Crowds came and went as their particular team was playing but the biggest turnout was the Helper-CNCC game on Saturday night. The new major league style scoreboard in center field added to the enjoyment of the games. All in all it was a highly successful tournament, not to mention the economic impact to the area by having six out town teams and their fans in the area for four days.   

Coach-manager Cisneros and his team are to be congratulated.     

The recent accidental death of Ned Alger was a shock to old-time Carbon High football followers. Alger, who grew up in Price, is remembered as a tough little running back for the Dino gridiron teams of the late "40's."

He went to BYU on a football scholarship along with his buddy, Dick Hill. Alger's career parallels that of Kyle Wittingham, present University of Utah coach. Both graduated from BYU and went on to positions at the U.   

After winning two state football championships as coach at Pleasant Grove High, Alger accepted a position as assistant coach at the U. He earned a doctorate degree at the U and later became the associate athletic director in which he served until his retirement in 1995. He was tournament director for the Magic Johnson-Larry Bird heralded Final Four NCAA basketball tournament at the University of Utah in 1979.   

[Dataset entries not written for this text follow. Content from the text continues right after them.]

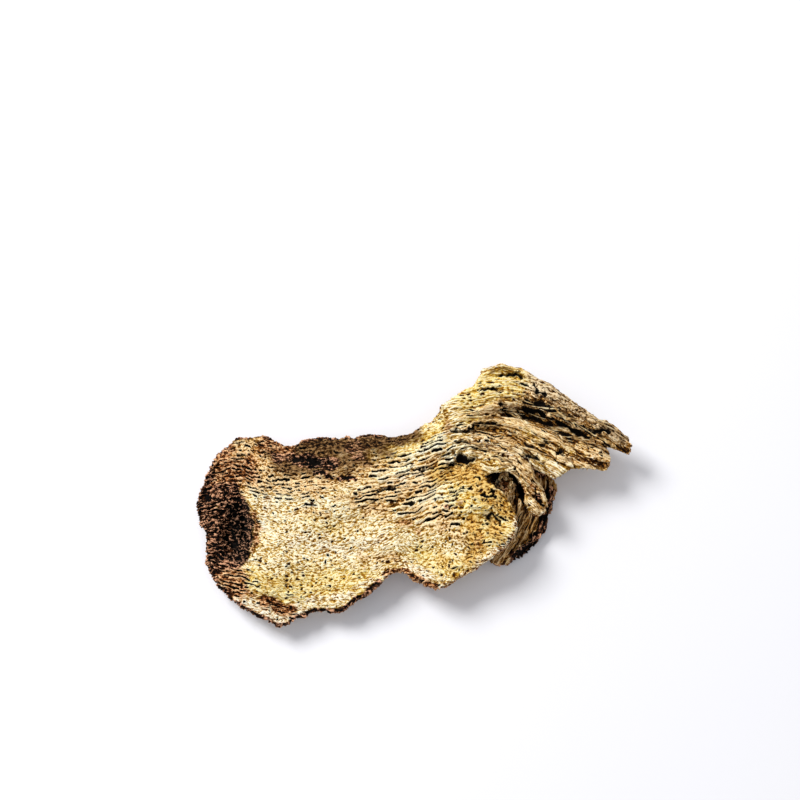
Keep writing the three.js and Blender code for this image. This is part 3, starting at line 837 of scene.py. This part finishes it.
# %% Carve the relief into a mesh
# part, height in millimetres, the middle that is left where it was, and where it is carved
RELIEF = [
    ("ridge", 0.7, 0.5, None),
    ("fibre", 0.14, 0.6, "wood"),
    ("fleck", 0.26, 0.5, "wood"),
    ("crumb", 0.7, 0.5, "rough"),
    ("net", -0.7, 0.5, "rough"),
    ("fold", 1.0, 0.6, "torn"),
    ("striation", 0.35, 0.5, "torn"),
    ("wall", 0.22, 0.2, None),
    ("row", 0.3, 0.0, None),
    ("slit", -0.7, 0.0, None),
    ("pore", -0.35, 0.0, "wood"),
]


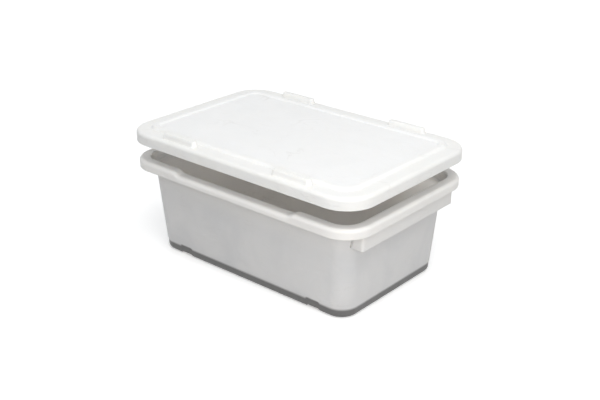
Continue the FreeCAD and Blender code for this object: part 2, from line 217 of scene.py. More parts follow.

In an era when Carbon High regularly sent players on to college ball, my thoughts go back to the BYU-Utah game in the fall of 1950 at BYU involving former Carbon players along with Alger. I had the privilege of witnessing this game, a night Carbon could be proud of. Of the four team captains meeting at mid-field for the coin toss prior the game, three were Carbon High graduates, Hill and Rex Berry for BYU and Joe Tangaro for Utah.

Perhaps appropriately, the game ended in a tie at a time before the tie-breaking provision was initiated for college football.